Extracted entries:
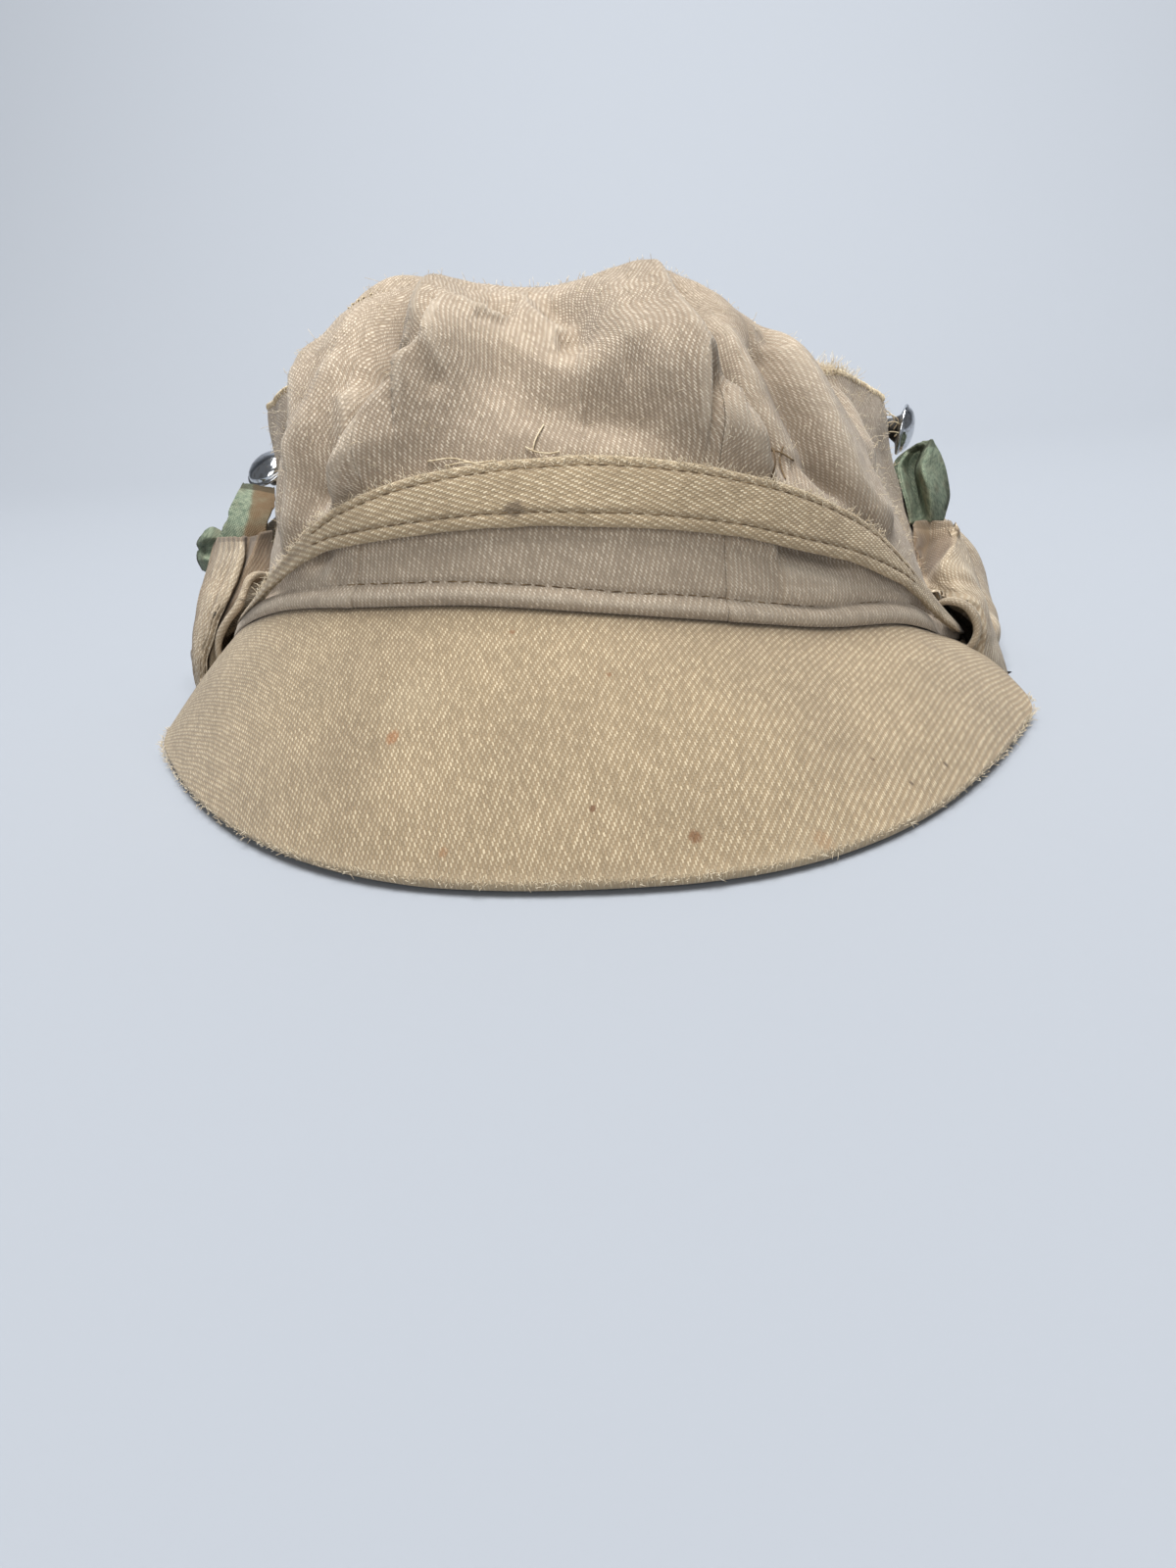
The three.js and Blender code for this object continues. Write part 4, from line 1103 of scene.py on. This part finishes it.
==
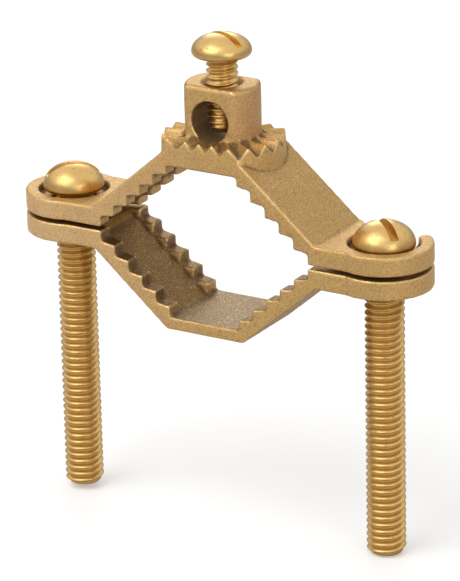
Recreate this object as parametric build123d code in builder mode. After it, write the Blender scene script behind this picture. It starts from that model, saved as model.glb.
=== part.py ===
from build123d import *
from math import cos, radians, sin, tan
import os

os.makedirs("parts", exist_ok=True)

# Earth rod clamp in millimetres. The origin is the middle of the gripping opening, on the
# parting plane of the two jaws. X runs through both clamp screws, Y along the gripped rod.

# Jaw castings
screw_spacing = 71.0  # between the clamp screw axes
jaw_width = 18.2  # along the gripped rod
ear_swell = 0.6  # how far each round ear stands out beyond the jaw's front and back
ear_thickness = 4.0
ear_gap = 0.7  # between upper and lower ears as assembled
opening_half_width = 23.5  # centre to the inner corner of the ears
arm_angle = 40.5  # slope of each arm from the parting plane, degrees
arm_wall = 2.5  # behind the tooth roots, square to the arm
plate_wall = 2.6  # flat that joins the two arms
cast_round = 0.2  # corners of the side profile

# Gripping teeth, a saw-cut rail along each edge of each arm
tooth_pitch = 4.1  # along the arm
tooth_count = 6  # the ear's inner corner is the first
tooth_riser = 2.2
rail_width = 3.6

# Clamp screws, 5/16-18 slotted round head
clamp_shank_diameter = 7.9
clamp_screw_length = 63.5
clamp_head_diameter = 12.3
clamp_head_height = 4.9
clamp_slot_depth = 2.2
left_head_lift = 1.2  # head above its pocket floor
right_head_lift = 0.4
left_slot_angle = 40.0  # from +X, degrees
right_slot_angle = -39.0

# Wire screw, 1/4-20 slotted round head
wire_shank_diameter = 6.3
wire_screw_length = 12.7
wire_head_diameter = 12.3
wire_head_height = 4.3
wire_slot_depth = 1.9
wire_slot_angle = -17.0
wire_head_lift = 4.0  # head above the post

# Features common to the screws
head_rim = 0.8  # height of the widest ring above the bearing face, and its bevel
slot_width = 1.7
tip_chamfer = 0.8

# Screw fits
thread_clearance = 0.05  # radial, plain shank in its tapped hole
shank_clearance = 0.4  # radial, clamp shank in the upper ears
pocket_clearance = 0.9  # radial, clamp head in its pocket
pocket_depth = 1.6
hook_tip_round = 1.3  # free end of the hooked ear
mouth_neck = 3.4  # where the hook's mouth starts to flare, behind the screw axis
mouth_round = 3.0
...
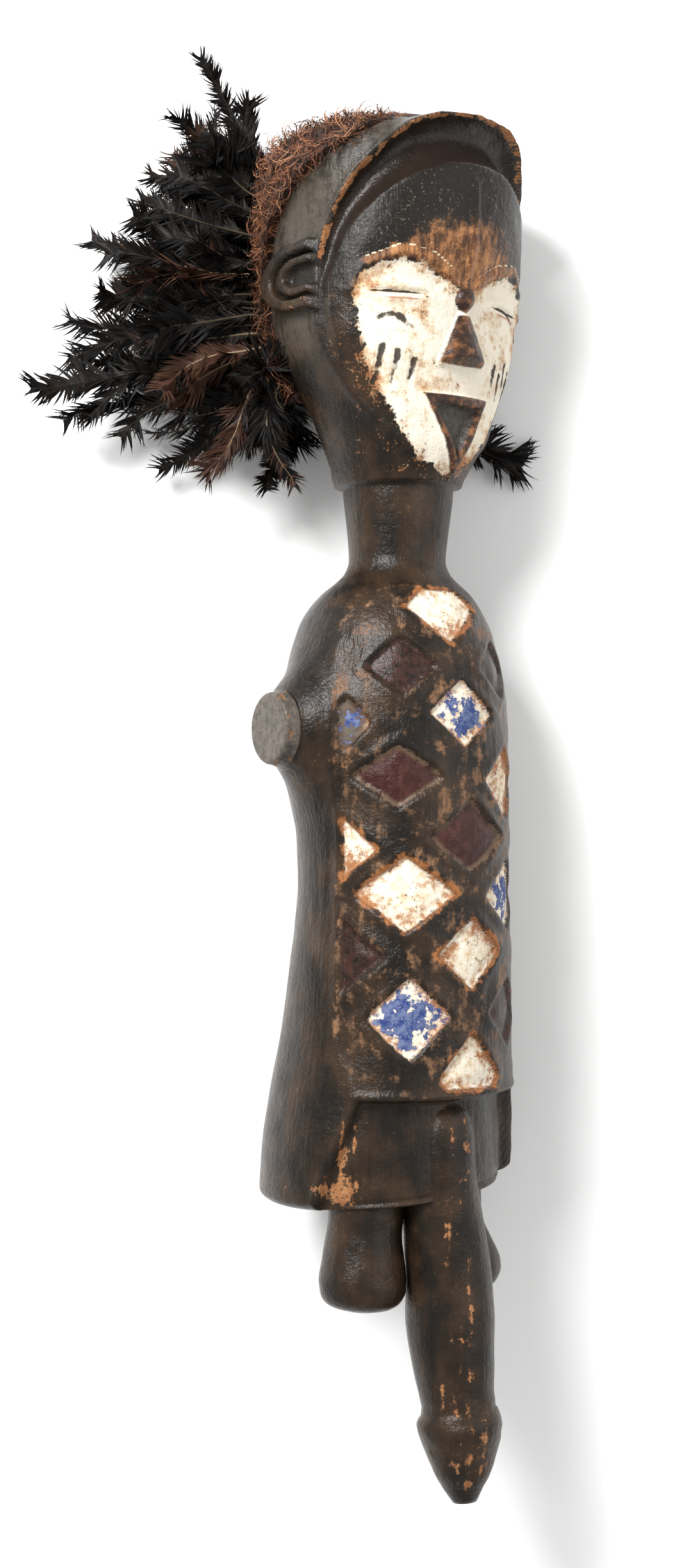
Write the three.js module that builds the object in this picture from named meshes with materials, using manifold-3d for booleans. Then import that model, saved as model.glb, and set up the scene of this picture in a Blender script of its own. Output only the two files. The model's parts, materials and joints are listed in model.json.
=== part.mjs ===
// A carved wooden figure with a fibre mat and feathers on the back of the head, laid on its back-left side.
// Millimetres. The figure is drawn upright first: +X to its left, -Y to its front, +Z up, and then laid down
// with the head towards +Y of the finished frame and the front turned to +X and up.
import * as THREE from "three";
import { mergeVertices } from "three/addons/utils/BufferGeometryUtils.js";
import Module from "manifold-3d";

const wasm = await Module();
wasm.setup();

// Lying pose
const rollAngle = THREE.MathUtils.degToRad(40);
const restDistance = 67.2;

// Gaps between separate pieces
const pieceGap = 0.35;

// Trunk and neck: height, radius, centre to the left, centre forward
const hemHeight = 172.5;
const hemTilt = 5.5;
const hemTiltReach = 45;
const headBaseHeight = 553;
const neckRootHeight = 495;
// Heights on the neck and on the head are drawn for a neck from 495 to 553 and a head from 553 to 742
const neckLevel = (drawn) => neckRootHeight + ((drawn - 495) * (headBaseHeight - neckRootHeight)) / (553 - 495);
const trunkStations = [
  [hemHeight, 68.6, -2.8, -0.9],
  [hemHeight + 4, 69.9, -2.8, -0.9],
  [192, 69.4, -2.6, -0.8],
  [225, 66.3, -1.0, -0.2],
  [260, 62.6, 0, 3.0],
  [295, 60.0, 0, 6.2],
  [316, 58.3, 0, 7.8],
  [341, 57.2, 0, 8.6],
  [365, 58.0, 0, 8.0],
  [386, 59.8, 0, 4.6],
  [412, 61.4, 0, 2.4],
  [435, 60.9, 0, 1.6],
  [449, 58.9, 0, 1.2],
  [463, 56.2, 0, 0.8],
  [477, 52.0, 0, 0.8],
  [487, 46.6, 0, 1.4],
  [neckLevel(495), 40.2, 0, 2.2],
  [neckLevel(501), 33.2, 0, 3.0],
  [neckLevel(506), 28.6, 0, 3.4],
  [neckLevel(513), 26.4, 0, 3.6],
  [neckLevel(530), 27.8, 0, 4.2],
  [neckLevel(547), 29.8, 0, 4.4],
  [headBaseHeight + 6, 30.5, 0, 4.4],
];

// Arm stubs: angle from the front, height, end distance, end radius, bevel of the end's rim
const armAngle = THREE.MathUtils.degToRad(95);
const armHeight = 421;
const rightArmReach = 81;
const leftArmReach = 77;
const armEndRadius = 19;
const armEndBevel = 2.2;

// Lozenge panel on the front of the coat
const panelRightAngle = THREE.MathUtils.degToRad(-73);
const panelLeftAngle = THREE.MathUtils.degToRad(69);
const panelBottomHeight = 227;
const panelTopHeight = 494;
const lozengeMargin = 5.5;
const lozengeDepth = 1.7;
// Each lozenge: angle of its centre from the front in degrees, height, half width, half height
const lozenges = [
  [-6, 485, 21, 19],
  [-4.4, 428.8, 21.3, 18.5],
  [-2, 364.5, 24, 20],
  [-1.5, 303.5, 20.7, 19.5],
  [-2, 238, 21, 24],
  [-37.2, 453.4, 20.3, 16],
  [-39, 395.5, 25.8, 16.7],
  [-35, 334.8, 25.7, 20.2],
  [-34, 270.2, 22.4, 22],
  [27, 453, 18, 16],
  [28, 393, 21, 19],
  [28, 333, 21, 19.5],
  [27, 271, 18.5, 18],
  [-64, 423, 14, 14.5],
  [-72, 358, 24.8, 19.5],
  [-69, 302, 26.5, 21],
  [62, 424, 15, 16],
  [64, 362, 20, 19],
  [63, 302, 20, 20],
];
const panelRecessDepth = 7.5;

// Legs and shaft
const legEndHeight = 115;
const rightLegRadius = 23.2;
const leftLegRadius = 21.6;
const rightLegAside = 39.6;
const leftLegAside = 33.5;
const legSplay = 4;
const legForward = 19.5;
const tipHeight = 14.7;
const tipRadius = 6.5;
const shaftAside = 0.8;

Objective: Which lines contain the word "code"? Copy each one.

Exercise result:
The three.js and Blender code for this object continues. Write part 4, from line 1103 of scene.py on. This part finishes it.
Recreate this object as parametric build123d code in builder mode. After it, write the Blender scene script behind this picture. It starts from that model, saved as model.glb.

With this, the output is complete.